[START OF SUPPLIED INFORMATION]
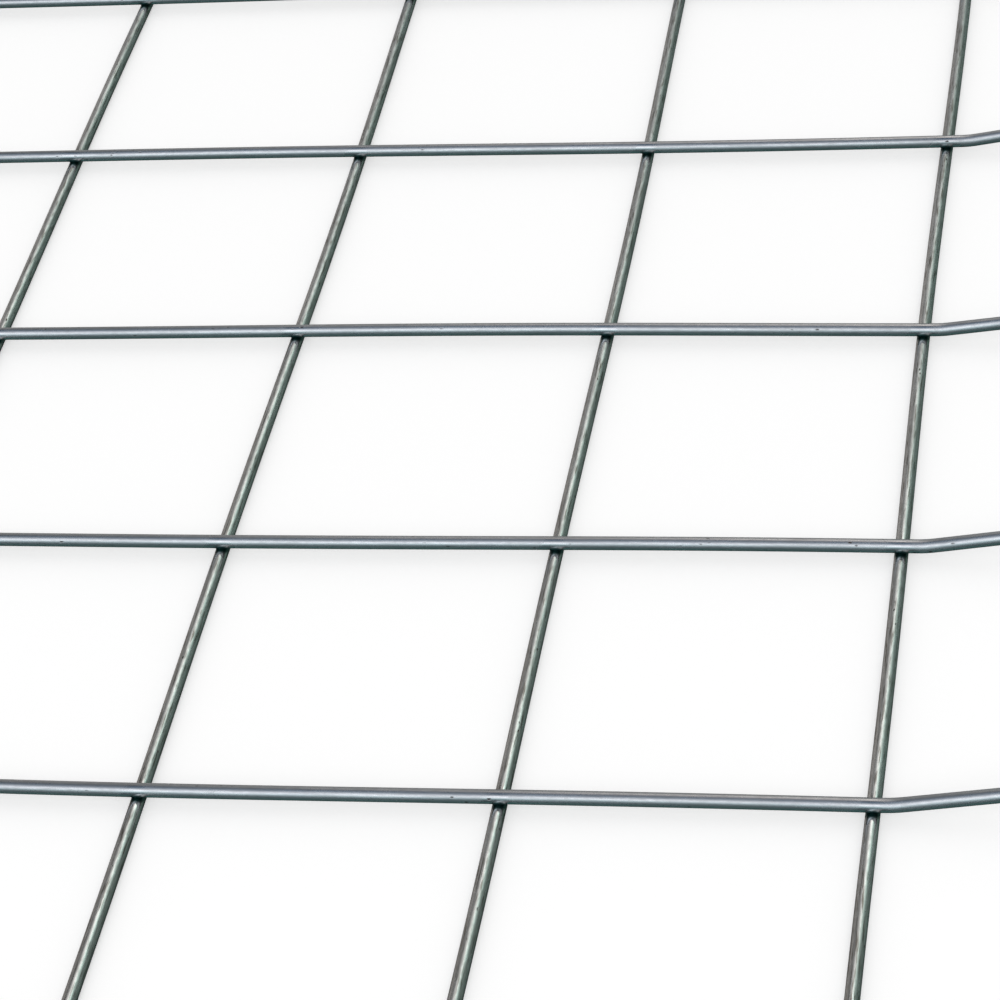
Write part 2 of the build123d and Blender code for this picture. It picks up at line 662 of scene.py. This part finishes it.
def white_floor(studio, scene):
    """A matt white board, 60 m square, with its top at z = 0.

    It has no shine, so that the eye sees an even ground with faint shadows. The zinc doesn't mirror it.
    """
    reach = 30.0  # from its middle to each side
    corners = [(-reach, -reach, 0), (reach, -reach, 0), (reach, reach, 0), (-reach, reach, 0)]
    mesh = bpy.data.meshes.new("studio_floor")
    mesh.from_pydata(corners, [], [(0, 1, 2, 3)])
    floor = bpy.data.objects.new("studio_floor", mesh)
    scene.collection.objects.link(floor)
    floor.visible_glossy = False
    material = bpy.data.materials.new("Matt white board")
    material.use_nodes = True
    board = material.node_tree.nodes["Principled BSDF"].inputs
    board["Base Color"].default_value = (*studio.floor, 1)
    board["Roughness"].default_value = 0.9
    board["Specular IOR Level"].default_value = 0.0
    board["Emission Color"].default_value = (*studio.floor, 1)
    board["Emission Strength"].default_value = studio.floor_glow
    mesh.materials.append(material)


# What the zinc mirrors, each a soft patch of light: towards it (x, y, z), how narrow it is, colour, strength
MIRRORED = (
    ((-0.22, -0.93, 0.3), 20, "a3e8ee", 0.42),
    ((-0.22, -0.75, 0.63), 17, "f4f3f8", 1.74),
    ((-0.22, -0.95, -0.2), 12, "d8e4f4", 0.1),
    ((-0.22, -0.15, 0.96), 8, "a8ccf0", 0.27),
    ((-0.22, 0.97, 0.1), 9, "f0f4f8", 0.25),
    ((0.3, 0.64, 0.707), 30, "ccffee", 1.02),
    ((0.08, 0.64, 0.764), 30, "ffece8", 1.6),
    ((-0.12, 0.735, 0.66), 30, "c8e0dc", 0.22),
    ((-0.67, 0.735, 0.0), 9, "fdf3e9", 0.38),
    ((0.66, 0.735, -0.1), 9, "d4ffed", 0.19),
    ((-0.2, -0.4, -0.9), 6, "a8f0ec", 0.15),
    ((-0.93, -0.3, 0.25), 9, "eef2fa", 0.8),
    ((-0.72, -0.4, 0.57), 20, "eef2f6", 1.3),
    ((0.95, -0.1, 0.3), 9, "f4f2ec", 0.7),
    ((0.68, -0.68, 0.26), 7, "eef2f4", 0.8),
)


def mirrored_room(scene):
    """A ball round the sheet that only mirroring metal sees: soft patches of light in a dark room.

    Its points are its radius times (cos u cos v, sin u cos v, sin v), with u going round and v from bottom
    to top. A patch shines by the exponential of its narrowness times (the cosine of the angle from its
    middle, less 1). The patches give the eye each wire's bright line and tint, and the dark its edges.
    """
    radius = 30
    steps = 64  # round it, and twice as many as from bottom to top
    u = np.arange(steps) / steps * 2 * np.pi
    v = np.linspace(-0.5, 0.5, steps // 2 + 1)[1:-1, None] * np.pi
    points = np.stack([np.cos(u) * np.cos(v), np.sin(u) * np.cos(v), np.sin(v) + 0 * u], axis=-1)
    mesh = tube_mesh("mirrored_room", radius * points[None], ())
    room = bpy.data.objects.new("mirrored_room", mesh)
    scene.collection.objects.link(room)
    room.visible_camera = room.visible_diffuse = room.visible_shadow = False
    room.visible_transmission = room.visible_volume_scatter = False
    material = bpy.data.materials.new("Mirrored room")
    material.use_nodes = True
    tree = material.node_tree
    tree.nodes.clear()
    place = add(tree, "ShaderNodeTexCoord", {}, "Object")
    towards = add(tree, "ShaderNodeVectorMath", {0: place}, operation="NORMALIZE")
    total = (0.0, 0.0, 0.0)
    for direction, narrow, colour, strength in MIRRORED:
        sockets = {0: towards, 1: Vector(direction).normalized()}
        facing = add(tree, "ShaderNodeVectorMath", sockets, "Value", operation="DOT_PRODUCT")
        fall = add(tree, "ShaderNodeMath", {0: facing, 1: narrow, 2: -narrow}, operation="MULTIPLY_ADD")
        patch = add(tree, "ShaderNodeMath", {0: fall}, operation="EXPONENT")
        sockets = {0: patch, 1: Vector(linear(colour)) * strength, 2: total}
        total = add(tree, "ShaderNodeVectorMath", sockets, operation="MULTIPLY_ADD")
    glow = add(tree, "ShaderNodeEmission", {"Color": total, "Strength": 1.0})
    add(tree, "ShaderNodeOutputMaterial", {"Surface": glow})
    mesh.materials.append(material)


def soft_light(studio, scene):
    """Even white light from all round for the floor, and one large softbox overhead for gentle shadows."""
    world = bpy.data.worlds.new("Soft white light")
    scene.world = world
    world.use_nodes = True
    background = world.node_tree.nodes["Background"].inputs
    background["Color"].default_value = (*linear("fbfbfb"), 1)
    background["Strength"].default_value = studio.room_light
    world.cycles_visibility.glossy = False
    lamp = bpy.data.lights.new("softbox", "AREA")
    lamp.shape = "DISK"
    lamp.size = studio.softbox_size
    lamp.energy = studio.softbox_power
    softbox = bpy.data.objects.new("softbox", lamp)
    softbox.location = studio.softbox_place
    softbox.rotation_euler = (-softbox.location).to_track_quat("-Z", "Y").to_euler()
    softbox.visible_camera = softbox.visible_glossy = False
    scene.collection.objects.link(softbox)


def photograph_camera(studio, scene):
    """The photograph's camera: close above the turned-up edge, with a long lens, tilted a little."""
    camera = bpy.data.objects.new("camera", bpy.data.cameras.new("camera"))
    camera.data.lens = studio.lens
    camera.data.sensor_width = 36
    camera.data.clip_start = 0.05
    camera.data.clip_end = 200
    level = math.cos(studio.elevation)
    back = Vector(
        (math.sin(studio.azimuth) * level, -math.cos(studio.azimuth) * level, math.sin(studio.elevation))
    )
    camera.location = Vector(studio.look_at) + back * studio.distance
    camera.rotation_mode = "QUATERNION"
    camera.rotation_quaternion = (-back).to_track_quat("-Z", "Y") @ Quaternion((0, 0, 1), studio.roll)
    scene.collection.objects.link(camera)
    scene.camera = camera


class MESHPANEL_PT_sidebar(bpy.types.Panel):
    """Sidebar panel with the sheet's sizes and colours, and a button for each group of wires"""

    bl_idname = "MESHPANEL_PT_sidebar"
    bl_label = "Mesh Panel"
    bl_space_type = "VIEW_3D"
    bl_region_type = "UI"
    bl_category = "Mesh Panel"

    def draw(self, context):
        layout = self.layout
        for group in PROPERTY_GROUPS:
            values = getattr(context.scene, group)
            box = layout.box()
            for name in values.__annotations__:
                box.prop(values, name)
        for operator in OPERATORS:
            layout.operator(operator.bl_idname)


PROPERTY_GROUPS = {
    "mesh_panel_sizes": MeshPanelSizes,
    "mesh_panel_finish": MeshPanelFinish,
    "mesh_panel_studio": MeshPanelStudio,
}
OPERATORS = (MESHPANEL_OT_studio, MESHPANEL_OT_line_wires, MESHPANEL_OT_cross_wires)


def register():
    for made in (*PROPERTY_GROUPS.values(), *OPERATORS, MESHPANEL_PT_sidebar):
        bpy.utils.register_class(made)
    for name, group in PROPERTY_GROUPS.items():
        setattr(bpy.types.Scene, name, bpy.props.PointerProperty(type=group))


def unregister():
    for name in PROPERTY_GROUPS:
        delattr(bpy.types.Scene, name)
    for made in (MESHPANEL_PT_sidebar, *OPERATORS, *PROPERTY_GROUPS.values()):
        bpy.utils.unregister_class(made)


def main():
    register()
    bpy.ops.mesh_panel.studio()
    bpy.ops.mesh_panel.line_wires()
    bpy.ops.mesh_panel.cross_wires()


if __name__ == "__main__":
    main()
[END OF SUPPLIED INFORMATION]
TASK BRIEF ▸ Your task is to repeat the data exactly; please include every line.

THE OUTPUT ▸
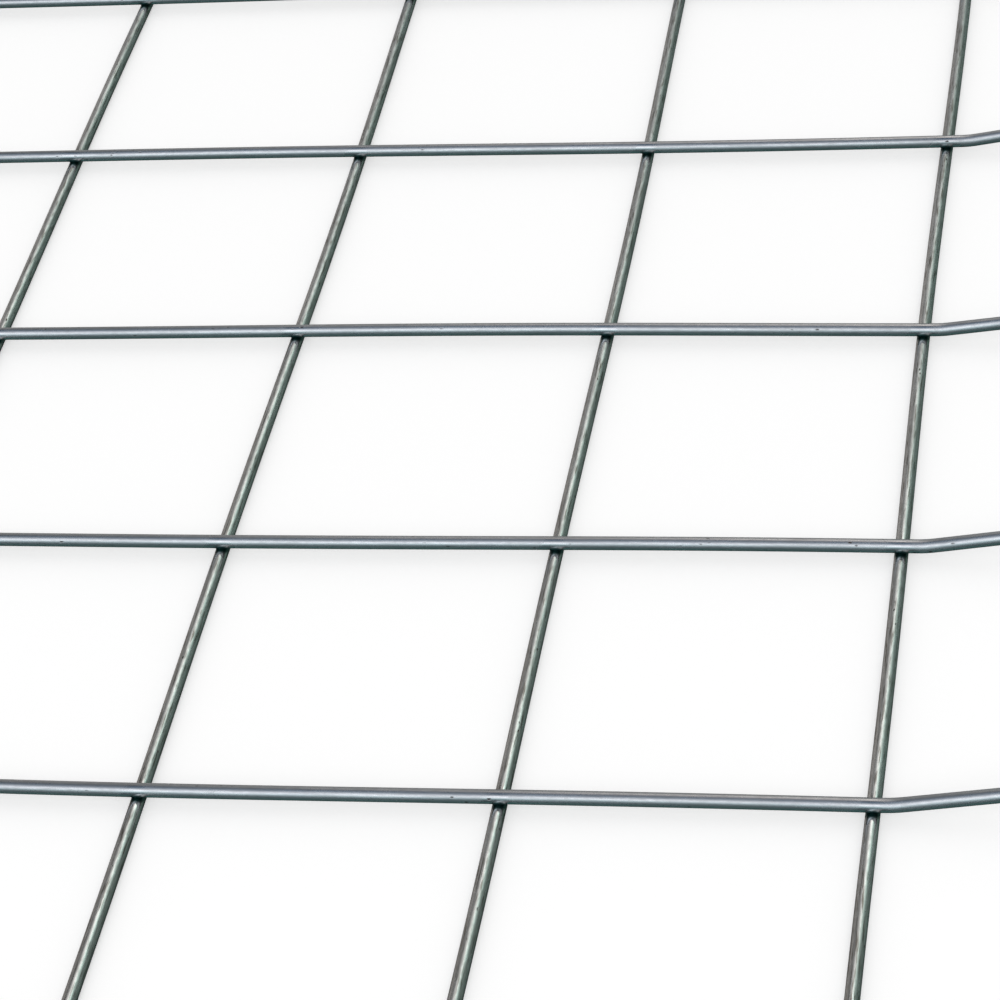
Write part 2 of the build123d and Blender code for this picture. It picks up at line 662 of scene.py. This part finishes it.
def white_floor(studio, scene):
    """A matt white board, 60 m square, with its top at z = 0.

    It has no shine, so that the eye sees an even ground with faint shadows. The zinc doesn't mirror it.
    """
    reach = 30.0  # from its middle to each side
    corners = [(-reach, -reach, 0), (reach, -reach, 0), (reach, reach, 0), (-reach, reach, 0)]
    mesh = bpy.data.meshes.new("studio_floor")
    mesh.from_pydata(corners, [], [(0, 1, 2, 3)])
    floor = bpy.data.objects.new("studio_floor", mesh)
    scene.collection.objects.link(floor)
    floor.visible_glossy = False
    material = bpy.data.materials.new("Matt white board")
    material.use_nodes = True
    board = material.node_tree.nodes["Principled BSDF"].inputs
    board["Base Color"].default_value = (*studio.floor, 1)
    board["Roughness"].default_value = 0.9
    board["Specular IOR Level"].default_value = 0.0
    board["Emission Color"].default_value = (*studio.floor, 1)
    board["Emission Strength"].default_value = studio.floor_glow
    mesh.materials.append(material)


# What the zinc mirrors, each a soft patch of light: towards it (x, y, z), how narrow it is, colour, strength
MIRRORED = (
    ((-0.22, -0.93, 0.3), 20, "a3e8ee", 0.42),
    ((-0.22, -0.75, 0.63), 17, "f4f3f8", 1.74),
    ((-0.22, -0.95, -0.2), 12, "d8e4f4", 0.1),
    ((-0.22, -0.15, 0.96), 8, "a8ccf0", 0.27),
    ((-0.22, 0.97, 0.1), 9, "f0f4f8", 0.25),
    ((0.3, 0.64, 0.707), 30, "ccffee", 1.02),
    ((0.08, 0.64, 0.764), 30, "ffece8", 1.6),
    ((-0.12, 0.735, 0.66), 30, "c8e0dc", 0.22),
    ((-0.67, 0.735, 0.0), 9, "fdf3e9", 0.38),
    ((0.66, 0.735, -0.1), 9, "d4ffed", 0.19),
    ((-0.2, -0.4, -0.9), 6, "a8f0ec", 0.15),
    ((-0.93, -0.3, 0.25), 9, "eef2fa", 0.8),
    ((-0.72, -0.4, 0.57), 20, "eef2f6", 1.3),
    ((0.95, -0.1, 0.3), 9, "f4f2ec", 0.7),
    ((0.68, -0.68, 0.26), 7, "eef2f4", 0.8),
)


def mirrored_room(scene):
    """A ball round the sheet that only mirroring metal sees: soft patches of light in a dark room.

    Its points are its radius times (cos u cos v, sin u cos v, sin v), with u going round and v from bottom
    to top. A patch shines by the exponential of its narrowness times (the cosine of the angle from its
    middle, less 1). The patches give the eye each wire's bright line and tint, and the dark its edges.
    """
    radius = 30
    steps = 64  # round it, and twice as many as from bottom to top
    u = np.arange(steps) / steps * 2 * np.pi
    v = np.linspace(-0.5, 0.5, steps // 2 + 1)[1:-1, None] * np.pi
    points = np.stack([np.cos(u) * np.cos(v), np.sin(u) * np.cos(v), np.sin(v) + 0 * u], axis=-1)
    mesh = tube_mesh("mirrored_room", radius * points[None], ())
    room = bpy.data.objects.new("mirrored_room", mesh)
    scene.collection.objects.link(room)
    room.visible_camera = room.visible_diffuse = room.visible_shadow = False
    room.visible_transmission = room.visible_volume_scatter = False
    material = bpy.data.materials.new("Mirrored room")
    material.use_nodes = True
    tree = material.node_tree
    tree.nodes.clear()
    place = add(tree, "ShaderNodeTexCoord", {}, "Object")
    towards = add(tree, "ShaderNodeVectorMath", {0: place}, operation="NORMALIZE")
    total = (0.0, 0.0, 0.0)
    for direction, narrow, colour, strength in MIRRORED:
        sockets = {0: towards, 1: Vector(direction).normalized()}
        facing = add(tree, "ShaderNodeVectorMath", sockets, "Value", operation="DOT_PRODUCT")
        fall = add(tree, "ShaderNodeMath", {0: facing, 1: narrow, 2: -narrow}, operation="MULTIPLY_ADD")
        patch = add(tree, "ShaderNodeMath", {0: fall}, operation="EXPONENT")
        sockets = {0: patch, 1: Vector(linear(colour)) * strength, 2: total}
        total = add(tree, "ShaderNodeVectorMath", sockets, operation="MULTIPLY_ADD")
    glow = add(tree, "ShaderNodeEmission", {"Color": total, "Strength": 1.0})
    add(tree, "ShaderNodeOutputMaterial", {"Surface": glow})
    mesh.materials.append(material)


def soft_light(studio, scene):
    """Even white light from all round for the floor, and one large softbox overhead for gentle shadows."""
    world = bpy.data.worlds.new("Soft white light")
    scene.world = world
    world.use_nodes = True
    background = world.node_tree.nodes["Background"].inputs
    background["Color"].default_value = (*linear("fbfbfb"), 1)
    background["Strength"].default_value = studio.room_light
    world.cycles_visibility.glossy = False
    lamp = bpy.data.lights.new("softbox", "AREA")
    lamp.shape = "DISK"
    lamp.size = studio.softbox_size
    lamp.energy = studio.softbox_power
    softbox = bpy.data.objects.new("softbox", lamp)
    softbox.location = studio.softbox_place
    softbox.rotation_euler = (-softbox.location).to_track_quat("-Z", "Y").to_euler()
    softbox.visible_camera = softbox.visible_glossy = False
    scene.collection.objects.link(softbox)


def photograph_camera(studio, scene):
    """The photograph's camera: close above the turned-up edge, with a long lens, tilted a little."""
    camera = bpy.data.objects.new("camera", bpy.data.cameras.new("camera"))
    camera.data.lens = studio.lens
    camera.data.sensor_width = 36
    camera.data.clip_start = 0.05
    camera.data.clip_end = 200
    level = math.cos(studio.elevation)
    back = Vector(
        (math.sin(studio.azimuth) * level, -math.cos(studio.azimuth) * level, math.sin(studio.elevation))
    )
    camera.location = Vector(studio.look_at) + back * studio.distance
    camera.rotation_mode = "QUATERNION"
    camera.rotation_quaternion = (-back).to_track_quat("-Z", "Y") @ Quaternion((0, 0, 1), studio.roll)
    scene.collection.objects.link(camera)
    scene.camera = camera


class MESHPANEL_PT_sidebar(bpy.types.Panel):
    """Sidebar panel with the sheet's sizes and colours, and a button for each group of wires"""

    bl_idname = "MESHPANEL_PT_sidebar"
    bl_label = "Mesh Panel"
    bl_space_type = "VIEW_3D"
    bl_region_type = "UI"
    bl_category = "Mesh Panel"

    def draw(self, context):
        layout = self.layout
        for group in PROPERTY_GROUPS:
            values = getattr(context.scene, group)
            box = layout.box()
            for name in values.__annotations__:
                box.prop(values, name)
        for operator in OPERATORS:
            layout.operator(operator.bl_idname)


PROPERTY_GROUPS = {
    "mesh_panel_sizes": MeshPanelSizes,
    "mesh_panel_finish": MeshPanelFinish,
    "mesh_panel_studio": MeshPanelStudio,
}
OPERATORS = (MESHPANEL_OT_studio, MESHPANEL_OT_line_wires, MESHPANEL_OT_cross_wires)


def register():
    for made in (*PROPERTY_GROUPS.values(), *OPERATORS, MESHPANEL_PT_sidebar):
        bpy.utils.register_class(made)
    for name, group in PROPERTY_GROUPS.items():
        setattr(bpy.types.Scene, name, bpy.props.PointerProperty(type=group))


def unregister():
    for name in PROPERTY_GROUPS:
        delattr(bpy.types.Scene, name)
    for made in (MESHPANEL_PT_sidebar, *OPERATORS, *PROPERTY_GROUPS.values()):
        bpy.utils.unregister_class(made)


def main():
    register()
    bpy.ops.mesh_panel.studio()
    bpy.ops.mesh_panel.line_wires()
    bpy.ops.mesh_panel.cross_wires()


if __name__ == "__main__":
    main()